* **WHAT THIS TASK INVOLVES**: From the data that follows, print exactly the lines starting at the one containing "# The underside" and ending at the one containing "obj.matrix_parent_inverse = Matrix.Identity(4)"; include both of them and nothing more.

* **EXERCISE DATA**:
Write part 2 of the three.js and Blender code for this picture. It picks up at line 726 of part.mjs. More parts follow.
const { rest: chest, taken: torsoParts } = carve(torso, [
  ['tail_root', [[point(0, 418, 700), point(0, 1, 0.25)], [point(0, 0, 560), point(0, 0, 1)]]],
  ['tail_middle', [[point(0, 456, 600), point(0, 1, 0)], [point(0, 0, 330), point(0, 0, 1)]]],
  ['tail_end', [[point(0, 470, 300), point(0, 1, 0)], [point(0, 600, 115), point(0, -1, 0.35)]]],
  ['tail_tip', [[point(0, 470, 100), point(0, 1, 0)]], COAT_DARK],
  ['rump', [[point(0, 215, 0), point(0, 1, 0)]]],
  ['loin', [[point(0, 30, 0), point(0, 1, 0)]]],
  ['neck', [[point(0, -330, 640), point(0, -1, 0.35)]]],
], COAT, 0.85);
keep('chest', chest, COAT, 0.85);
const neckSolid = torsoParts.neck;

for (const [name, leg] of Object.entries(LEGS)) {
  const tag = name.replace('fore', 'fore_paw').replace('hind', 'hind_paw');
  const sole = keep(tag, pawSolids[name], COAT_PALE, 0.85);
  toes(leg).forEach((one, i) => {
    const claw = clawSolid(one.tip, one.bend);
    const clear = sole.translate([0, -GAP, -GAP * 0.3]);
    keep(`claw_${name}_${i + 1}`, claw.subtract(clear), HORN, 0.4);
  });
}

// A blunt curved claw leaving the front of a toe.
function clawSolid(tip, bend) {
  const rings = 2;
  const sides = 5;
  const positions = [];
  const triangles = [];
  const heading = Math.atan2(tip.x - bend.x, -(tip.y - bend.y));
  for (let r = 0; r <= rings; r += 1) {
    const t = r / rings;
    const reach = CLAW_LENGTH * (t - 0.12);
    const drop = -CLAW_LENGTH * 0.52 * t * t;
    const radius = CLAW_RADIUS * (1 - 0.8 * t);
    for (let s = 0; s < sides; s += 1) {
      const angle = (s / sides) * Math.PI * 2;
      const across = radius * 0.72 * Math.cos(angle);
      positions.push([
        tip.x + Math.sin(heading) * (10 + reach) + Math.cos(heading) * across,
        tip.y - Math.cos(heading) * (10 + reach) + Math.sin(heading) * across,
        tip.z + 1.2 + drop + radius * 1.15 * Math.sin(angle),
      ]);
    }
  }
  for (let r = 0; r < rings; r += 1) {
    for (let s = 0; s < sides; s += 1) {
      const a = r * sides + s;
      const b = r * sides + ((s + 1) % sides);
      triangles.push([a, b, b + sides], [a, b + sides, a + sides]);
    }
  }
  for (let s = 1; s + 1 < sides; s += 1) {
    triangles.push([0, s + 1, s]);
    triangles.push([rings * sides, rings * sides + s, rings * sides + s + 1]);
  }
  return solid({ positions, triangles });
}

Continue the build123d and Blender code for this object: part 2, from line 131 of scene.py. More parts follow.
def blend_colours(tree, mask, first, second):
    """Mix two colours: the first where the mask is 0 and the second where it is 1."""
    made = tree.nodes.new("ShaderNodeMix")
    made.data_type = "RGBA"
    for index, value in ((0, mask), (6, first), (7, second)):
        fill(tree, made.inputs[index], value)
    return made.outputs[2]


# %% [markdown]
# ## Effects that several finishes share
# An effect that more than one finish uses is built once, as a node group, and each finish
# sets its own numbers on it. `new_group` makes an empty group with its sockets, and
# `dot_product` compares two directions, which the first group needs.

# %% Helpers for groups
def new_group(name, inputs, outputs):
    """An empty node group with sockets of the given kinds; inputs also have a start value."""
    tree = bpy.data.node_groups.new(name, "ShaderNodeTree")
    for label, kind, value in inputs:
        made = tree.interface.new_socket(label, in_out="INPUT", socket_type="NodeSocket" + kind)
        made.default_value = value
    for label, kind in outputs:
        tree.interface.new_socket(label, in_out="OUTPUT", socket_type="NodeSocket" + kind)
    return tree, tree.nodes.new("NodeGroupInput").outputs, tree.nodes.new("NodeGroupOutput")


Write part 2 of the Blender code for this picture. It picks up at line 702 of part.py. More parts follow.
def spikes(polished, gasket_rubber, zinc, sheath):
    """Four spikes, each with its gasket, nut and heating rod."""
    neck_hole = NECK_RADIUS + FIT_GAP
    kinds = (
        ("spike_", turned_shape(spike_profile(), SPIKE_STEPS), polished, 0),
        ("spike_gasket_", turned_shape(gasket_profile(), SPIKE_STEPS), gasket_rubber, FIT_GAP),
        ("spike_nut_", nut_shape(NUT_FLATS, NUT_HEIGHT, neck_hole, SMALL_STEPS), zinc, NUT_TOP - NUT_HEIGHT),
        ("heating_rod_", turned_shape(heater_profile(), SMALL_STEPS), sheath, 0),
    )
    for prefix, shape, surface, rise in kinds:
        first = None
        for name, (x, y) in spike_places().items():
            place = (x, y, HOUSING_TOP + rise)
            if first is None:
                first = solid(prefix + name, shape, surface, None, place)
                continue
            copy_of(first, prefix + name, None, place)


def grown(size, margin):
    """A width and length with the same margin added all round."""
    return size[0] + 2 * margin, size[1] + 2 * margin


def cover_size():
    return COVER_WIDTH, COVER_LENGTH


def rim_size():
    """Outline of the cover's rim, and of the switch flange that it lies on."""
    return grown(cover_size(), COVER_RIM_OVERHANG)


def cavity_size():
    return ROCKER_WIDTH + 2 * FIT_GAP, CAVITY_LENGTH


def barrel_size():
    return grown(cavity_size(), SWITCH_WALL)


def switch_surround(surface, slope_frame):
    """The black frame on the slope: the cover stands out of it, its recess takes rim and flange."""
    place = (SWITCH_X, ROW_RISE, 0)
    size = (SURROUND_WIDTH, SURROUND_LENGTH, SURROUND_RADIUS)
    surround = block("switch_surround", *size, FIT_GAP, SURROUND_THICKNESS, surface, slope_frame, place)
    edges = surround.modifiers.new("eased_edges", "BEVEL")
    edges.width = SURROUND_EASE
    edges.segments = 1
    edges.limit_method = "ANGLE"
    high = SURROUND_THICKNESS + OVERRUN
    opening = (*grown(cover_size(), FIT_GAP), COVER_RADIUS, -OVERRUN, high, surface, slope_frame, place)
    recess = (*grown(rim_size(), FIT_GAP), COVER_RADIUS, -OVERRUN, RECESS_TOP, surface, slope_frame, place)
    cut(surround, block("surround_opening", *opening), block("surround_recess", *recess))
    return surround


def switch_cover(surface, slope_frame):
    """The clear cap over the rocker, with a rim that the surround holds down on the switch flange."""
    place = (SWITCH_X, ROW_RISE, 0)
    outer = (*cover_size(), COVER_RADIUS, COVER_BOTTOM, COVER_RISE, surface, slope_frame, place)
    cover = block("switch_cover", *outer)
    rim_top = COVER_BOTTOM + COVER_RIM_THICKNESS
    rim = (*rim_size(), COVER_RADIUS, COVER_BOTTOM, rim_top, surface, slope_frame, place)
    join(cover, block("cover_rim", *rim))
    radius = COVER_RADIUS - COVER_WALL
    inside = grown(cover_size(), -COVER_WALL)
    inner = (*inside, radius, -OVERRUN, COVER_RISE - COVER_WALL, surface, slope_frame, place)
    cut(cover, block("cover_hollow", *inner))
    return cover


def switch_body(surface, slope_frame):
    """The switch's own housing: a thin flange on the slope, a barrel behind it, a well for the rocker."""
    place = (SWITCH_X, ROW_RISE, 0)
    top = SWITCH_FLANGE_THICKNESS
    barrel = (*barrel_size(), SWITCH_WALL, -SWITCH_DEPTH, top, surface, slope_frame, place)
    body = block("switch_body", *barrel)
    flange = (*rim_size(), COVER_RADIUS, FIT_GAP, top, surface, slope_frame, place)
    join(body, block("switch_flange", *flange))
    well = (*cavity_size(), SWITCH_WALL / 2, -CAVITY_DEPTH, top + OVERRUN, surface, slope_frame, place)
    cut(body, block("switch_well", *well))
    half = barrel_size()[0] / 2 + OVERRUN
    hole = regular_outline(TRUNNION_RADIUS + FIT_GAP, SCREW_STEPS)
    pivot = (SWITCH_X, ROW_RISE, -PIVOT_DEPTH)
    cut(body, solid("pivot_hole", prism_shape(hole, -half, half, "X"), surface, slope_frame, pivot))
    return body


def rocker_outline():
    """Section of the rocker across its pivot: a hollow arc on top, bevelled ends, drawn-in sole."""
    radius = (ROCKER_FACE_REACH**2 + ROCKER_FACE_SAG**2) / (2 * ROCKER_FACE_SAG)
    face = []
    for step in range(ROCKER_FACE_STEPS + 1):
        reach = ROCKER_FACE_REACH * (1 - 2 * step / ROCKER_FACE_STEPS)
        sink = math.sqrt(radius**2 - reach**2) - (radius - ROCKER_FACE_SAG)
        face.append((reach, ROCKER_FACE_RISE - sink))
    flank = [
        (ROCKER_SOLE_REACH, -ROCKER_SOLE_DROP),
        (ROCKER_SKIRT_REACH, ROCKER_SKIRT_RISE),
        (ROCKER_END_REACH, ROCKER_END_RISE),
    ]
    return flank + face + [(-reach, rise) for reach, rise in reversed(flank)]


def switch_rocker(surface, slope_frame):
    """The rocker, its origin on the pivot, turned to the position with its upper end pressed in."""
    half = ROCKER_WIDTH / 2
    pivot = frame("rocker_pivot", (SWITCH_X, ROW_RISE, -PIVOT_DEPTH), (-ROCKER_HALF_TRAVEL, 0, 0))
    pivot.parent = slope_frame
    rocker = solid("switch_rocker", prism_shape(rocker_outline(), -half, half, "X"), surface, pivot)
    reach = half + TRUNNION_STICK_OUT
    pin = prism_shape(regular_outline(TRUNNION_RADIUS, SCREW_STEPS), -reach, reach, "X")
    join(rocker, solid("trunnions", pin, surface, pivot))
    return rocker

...

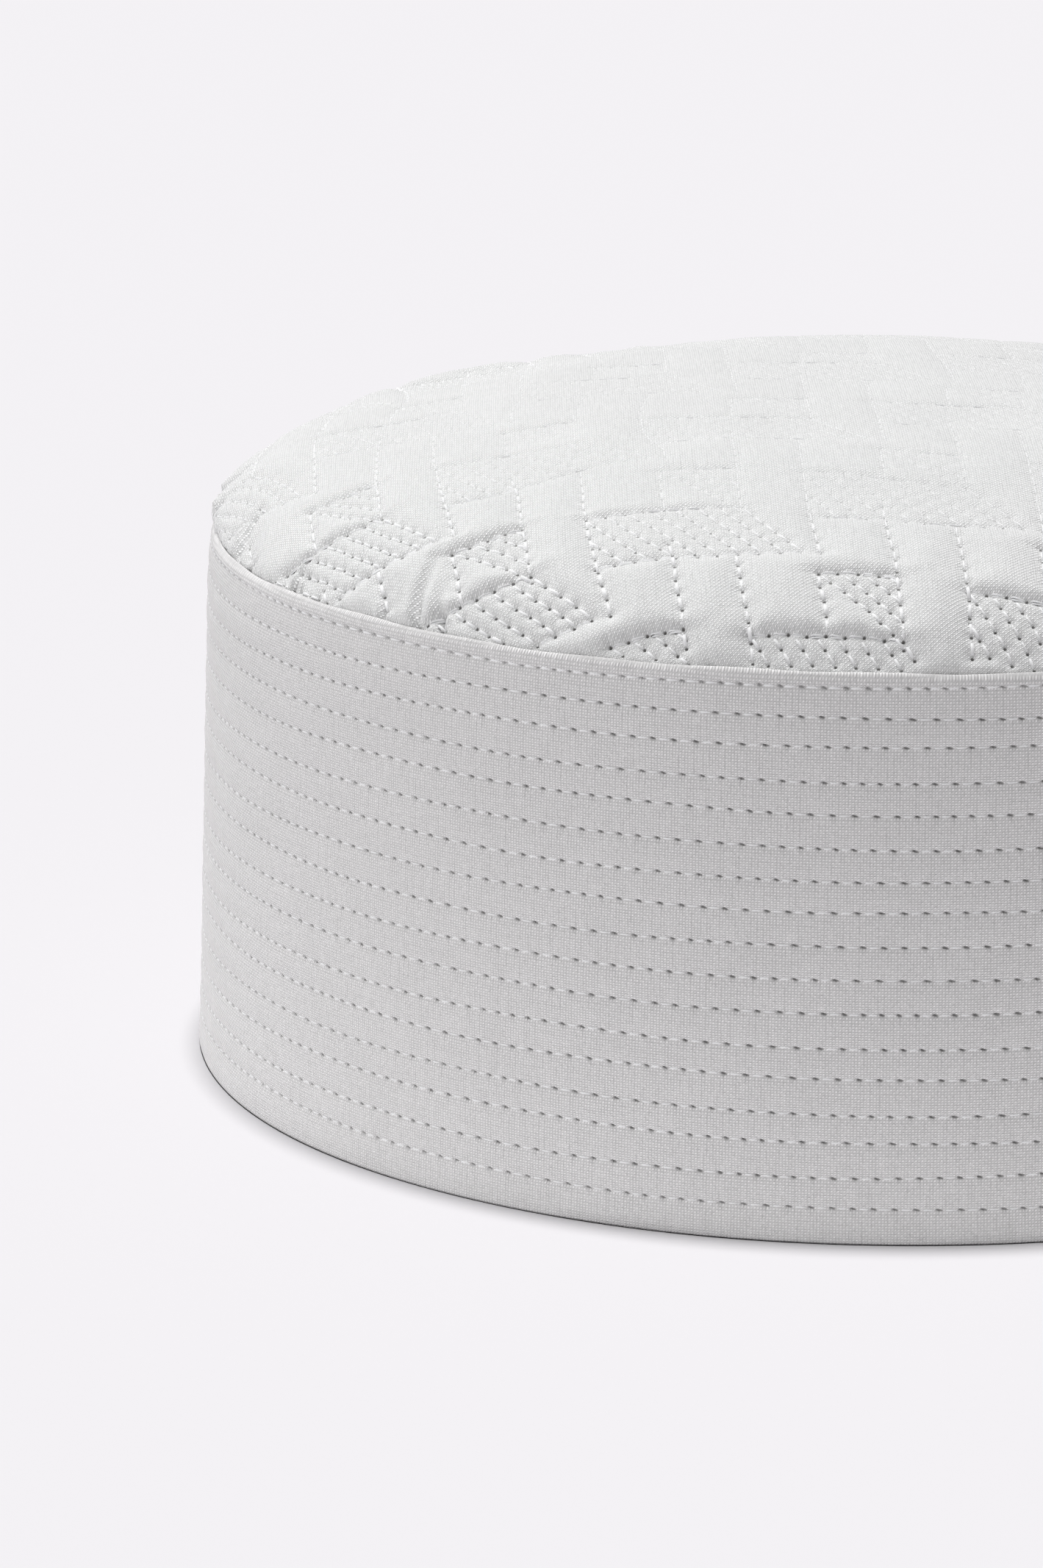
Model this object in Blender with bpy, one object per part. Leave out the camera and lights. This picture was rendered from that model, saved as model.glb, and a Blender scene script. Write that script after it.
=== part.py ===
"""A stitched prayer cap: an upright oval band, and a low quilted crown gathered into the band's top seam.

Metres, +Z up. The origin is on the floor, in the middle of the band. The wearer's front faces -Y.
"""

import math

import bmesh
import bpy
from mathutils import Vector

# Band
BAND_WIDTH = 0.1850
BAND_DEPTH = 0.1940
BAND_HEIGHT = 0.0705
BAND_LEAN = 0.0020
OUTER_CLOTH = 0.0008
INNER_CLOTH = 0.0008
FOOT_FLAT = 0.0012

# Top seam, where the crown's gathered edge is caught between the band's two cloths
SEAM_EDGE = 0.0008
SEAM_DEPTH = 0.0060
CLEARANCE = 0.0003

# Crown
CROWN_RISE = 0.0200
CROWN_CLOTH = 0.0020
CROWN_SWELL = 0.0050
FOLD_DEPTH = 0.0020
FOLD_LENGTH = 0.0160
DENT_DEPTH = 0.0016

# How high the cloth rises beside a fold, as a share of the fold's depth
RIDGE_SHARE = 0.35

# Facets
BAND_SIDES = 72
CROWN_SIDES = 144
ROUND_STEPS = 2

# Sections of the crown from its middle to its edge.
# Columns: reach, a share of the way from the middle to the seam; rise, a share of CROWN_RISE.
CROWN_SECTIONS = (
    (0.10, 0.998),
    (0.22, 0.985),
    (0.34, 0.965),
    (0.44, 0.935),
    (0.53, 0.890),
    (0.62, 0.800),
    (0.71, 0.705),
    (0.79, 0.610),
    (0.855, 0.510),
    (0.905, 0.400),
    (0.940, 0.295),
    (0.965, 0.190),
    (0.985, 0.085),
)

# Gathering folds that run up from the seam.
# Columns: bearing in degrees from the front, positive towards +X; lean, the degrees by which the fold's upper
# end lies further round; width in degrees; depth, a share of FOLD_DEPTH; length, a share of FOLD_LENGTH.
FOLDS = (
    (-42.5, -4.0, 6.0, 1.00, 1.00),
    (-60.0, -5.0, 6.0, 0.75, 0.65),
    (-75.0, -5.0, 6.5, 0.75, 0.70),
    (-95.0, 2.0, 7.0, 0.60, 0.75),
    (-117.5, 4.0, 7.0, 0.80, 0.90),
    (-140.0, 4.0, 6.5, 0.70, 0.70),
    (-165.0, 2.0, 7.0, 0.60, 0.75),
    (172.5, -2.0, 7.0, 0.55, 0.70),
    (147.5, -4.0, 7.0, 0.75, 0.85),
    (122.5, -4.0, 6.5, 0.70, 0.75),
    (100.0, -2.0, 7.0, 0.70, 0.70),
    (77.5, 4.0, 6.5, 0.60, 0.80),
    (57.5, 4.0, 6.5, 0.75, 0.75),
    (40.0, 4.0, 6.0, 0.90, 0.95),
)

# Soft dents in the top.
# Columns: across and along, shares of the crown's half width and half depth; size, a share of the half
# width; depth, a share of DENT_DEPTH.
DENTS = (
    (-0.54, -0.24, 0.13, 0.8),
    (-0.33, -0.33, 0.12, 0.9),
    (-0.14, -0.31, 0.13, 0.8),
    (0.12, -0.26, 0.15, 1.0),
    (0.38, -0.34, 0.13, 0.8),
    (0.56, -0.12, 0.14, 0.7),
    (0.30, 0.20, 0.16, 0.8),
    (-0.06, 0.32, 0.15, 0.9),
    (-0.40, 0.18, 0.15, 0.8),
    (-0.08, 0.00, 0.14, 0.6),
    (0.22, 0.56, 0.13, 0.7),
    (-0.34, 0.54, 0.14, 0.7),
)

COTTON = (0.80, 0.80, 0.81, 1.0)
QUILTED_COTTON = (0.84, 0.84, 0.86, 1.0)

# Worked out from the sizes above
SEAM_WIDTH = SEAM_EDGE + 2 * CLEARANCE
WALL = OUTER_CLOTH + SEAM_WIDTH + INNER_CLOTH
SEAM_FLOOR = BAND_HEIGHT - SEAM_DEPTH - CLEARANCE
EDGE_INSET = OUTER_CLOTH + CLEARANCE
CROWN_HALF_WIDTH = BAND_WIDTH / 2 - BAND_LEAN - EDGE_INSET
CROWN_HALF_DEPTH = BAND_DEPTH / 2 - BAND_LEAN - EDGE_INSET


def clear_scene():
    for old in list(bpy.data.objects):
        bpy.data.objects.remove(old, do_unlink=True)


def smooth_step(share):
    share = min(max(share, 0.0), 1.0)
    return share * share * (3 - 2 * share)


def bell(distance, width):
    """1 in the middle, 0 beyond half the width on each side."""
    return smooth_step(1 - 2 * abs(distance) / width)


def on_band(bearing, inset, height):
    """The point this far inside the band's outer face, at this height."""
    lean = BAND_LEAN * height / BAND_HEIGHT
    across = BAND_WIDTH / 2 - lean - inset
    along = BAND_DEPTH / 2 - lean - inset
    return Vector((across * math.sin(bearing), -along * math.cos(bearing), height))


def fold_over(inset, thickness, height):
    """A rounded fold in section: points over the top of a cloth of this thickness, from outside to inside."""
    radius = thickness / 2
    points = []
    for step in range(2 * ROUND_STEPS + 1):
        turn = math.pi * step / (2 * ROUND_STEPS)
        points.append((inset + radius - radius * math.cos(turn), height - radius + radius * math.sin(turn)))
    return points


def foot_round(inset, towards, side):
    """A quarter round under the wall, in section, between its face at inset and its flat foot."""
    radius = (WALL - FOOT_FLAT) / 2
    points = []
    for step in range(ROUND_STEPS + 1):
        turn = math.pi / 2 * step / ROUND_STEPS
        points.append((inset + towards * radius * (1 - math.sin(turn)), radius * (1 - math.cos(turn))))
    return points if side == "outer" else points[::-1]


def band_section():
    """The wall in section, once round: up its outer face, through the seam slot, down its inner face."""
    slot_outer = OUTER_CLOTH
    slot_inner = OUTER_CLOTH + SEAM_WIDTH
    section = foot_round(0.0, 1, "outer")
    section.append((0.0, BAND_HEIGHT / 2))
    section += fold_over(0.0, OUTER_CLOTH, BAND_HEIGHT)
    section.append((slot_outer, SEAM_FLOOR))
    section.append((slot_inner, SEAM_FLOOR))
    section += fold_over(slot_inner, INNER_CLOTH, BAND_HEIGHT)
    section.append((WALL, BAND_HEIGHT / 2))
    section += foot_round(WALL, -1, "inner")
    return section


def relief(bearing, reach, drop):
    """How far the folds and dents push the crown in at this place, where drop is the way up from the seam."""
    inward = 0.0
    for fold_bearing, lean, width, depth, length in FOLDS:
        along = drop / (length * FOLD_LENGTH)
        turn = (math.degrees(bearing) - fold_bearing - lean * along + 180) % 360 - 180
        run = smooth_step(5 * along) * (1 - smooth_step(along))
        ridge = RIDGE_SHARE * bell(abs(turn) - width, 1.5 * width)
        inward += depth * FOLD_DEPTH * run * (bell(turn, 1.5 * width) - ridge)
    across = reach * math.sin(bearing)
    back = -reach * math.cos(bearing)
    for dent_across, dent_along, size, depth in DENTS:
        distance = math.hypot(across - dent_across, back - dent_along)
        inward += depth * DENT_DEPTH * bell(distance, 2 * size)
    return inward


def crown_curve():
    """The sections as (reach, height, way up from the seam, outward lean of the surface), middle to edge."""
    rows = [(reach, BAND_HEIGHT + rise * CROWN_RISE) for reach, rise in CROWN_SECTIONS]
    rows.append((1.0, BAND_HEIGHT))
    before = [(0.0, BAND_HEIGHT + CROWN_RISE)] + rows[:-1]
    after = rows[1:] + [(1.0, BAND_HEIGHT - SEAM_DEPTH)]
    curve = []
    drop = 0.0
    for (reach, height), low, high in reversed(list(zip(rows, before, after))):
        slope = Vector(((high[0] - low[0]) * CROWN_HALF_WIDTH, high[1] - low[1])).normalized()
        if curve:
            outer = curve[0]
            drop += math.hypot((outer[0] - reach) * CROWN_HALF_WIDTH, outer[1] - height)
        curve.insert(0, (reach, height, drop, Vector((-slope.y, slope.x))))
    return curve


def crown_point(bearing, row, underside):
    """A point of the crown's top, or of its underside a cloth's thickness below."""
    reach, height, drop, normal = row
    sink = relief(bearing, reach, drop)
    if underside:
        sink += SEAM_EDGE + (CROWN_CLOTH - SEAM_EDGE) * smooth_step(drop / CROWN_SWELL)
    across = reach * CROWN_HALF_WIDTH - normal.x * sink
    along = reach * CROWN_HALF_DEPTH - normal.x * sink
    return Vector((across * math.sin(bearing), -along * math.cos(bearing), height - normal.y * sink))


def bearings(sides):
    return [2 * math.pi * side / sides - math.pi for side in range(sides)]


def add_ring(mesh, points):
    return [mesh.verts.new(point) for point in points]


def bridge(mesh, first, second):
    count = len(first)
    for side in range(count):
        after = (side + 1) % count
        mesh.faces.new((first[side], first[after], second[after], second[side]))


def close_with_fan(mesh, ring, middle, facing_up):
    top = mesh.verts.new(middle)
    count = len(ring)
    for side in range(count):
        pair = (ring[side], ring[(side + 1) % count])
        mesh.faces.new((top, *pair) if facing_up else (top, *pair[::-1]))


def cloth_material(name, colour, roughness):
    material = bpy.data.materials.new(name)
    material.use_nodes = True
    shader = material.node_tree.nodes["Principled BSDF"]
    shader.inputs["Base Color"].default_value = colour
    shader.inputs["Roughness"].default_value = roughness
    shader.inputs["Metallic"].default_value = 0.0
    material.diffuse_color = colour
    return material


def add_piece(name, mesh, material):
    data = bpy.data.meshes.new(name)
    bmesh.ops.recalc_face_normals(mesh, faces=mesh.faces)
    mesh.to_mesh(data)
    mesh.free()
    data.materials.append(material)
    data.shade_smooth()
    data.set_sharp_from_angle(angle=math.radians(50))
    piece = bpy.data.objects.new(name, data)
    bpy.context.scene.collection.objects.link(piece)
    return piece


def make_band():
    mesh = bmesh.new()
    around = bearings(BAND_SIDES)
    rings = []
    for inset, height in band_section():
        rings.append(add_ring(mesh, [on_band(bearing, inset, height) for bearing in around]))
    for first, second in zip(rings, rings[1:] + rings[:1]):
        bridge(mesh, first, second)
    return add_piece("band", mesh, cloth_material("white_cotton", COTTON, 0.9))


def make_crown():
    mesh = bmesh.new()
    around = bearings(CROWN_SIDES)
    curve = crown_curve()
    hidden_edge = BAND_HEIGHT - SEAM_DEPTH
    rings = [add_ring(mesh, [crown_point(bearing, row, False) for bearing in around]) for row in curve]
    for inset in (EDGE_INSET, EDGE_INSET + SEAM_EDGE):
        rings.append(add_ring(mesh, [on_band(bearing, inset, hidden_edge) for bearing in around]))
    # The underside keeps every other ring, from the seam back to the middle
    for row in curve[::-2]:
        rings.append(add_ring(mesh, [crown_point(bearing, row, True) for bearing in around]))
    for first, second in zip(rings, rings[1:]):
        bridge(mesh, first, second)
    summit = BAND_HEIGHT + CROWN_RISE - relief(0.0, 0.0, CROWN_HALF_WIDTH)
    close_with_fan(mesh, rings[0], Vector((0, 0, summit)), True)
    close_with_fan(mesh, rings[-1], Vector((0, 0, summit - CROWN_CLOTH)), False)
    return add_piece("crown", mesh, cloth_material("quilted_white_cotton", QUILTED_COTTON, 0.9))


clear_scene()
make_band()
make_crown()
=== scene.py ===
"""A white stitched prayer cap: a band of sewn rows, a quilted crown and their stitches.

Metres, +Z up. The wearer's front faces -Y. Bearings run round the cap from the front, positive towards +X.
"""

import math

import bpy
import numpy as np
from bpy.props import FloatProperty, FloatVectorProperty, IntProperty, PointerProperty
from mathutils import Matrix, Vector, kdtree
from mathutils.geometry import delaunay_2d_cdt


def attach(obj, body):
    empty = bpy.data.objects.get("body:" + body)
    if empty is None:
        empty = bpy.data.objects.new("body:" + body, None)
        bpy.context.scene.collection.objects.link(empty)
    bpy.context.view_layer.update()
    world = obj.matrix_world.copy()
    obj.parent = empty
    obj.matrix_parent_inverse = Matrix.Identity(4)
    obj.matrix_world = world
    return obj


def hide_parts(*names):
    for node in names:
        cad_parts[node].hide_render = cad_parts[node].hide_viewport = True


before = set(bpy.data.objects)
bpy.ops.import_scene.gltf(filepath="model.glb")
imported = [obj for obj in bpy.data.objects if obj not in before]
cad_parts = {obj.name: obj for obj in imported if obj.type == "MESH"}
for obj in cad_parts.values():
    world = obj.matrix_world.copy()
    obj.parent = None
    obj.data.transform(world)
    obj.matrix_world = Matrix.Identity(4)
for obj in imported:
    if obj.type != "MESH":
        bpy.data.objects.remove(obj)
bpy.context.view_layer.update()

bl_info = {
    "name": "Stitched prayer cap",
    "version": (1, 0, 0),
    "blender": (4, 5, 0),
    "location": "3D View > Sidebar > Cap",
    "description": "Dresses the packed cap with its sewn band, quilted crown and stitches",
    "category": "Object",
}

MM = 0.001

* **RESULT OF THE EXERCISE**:
    # The underside keeps every other ring, from the seam back to the middle
    for row in curve[::-2]:
        rings.append(add_ring(mesh, [crown_point(bearing, row, True) for bearing in around]))
    for first, second in zip(rings, rings[1:]):
        bridge(mesh, first, second)
    summit = BAND_HEIGHT + CROWN_RISE - relief(0.0, 0.0, CROWN_HALF_WIDTH)
    close_with_fan(mesh, rings[0], Vector((0, 0, summit)), True)
    close_with_fan(mesh, rings[-1], Vector((0, 0, summit - CROWN_CLOTH)), False)
    return add_piece("crown", mesh, cloth_material("quilted_white_cotton", QUILTED_COTTON, 0.9))


clear_scene()
make_band()
make_crown()
=== scene.py ===
"""A white stitched prayer cap: a band of sewn rows, a quilted crown and their stitches.

Metres, +Z up. The wearer's front faces -Y. Bearings run round the cap from the front, positive towards +X.
"""

import math

import bpy
import numpy as np
from bpy.props import FloatProperty, FloatVectorProperty, IntProperty, PointerProperty
from mathutils import Matrix, Vector, kdtree
from mathutils.geometry import delaunay_2d_cdt


def attach(obj, body):
    empty = bpy.data.objects.get("body:" + body)
    if empty is None:
        empty = bpy.data.objects.new("body:" + body, None)
        bpy.context.scene.collection.objects.link(empty)
    bpy.context.view_layer.update()
    world = obj.matrix_world.copy()
    obj.parent = empty
    obj.matrix_parent_inverse = Matrix.Identity(4)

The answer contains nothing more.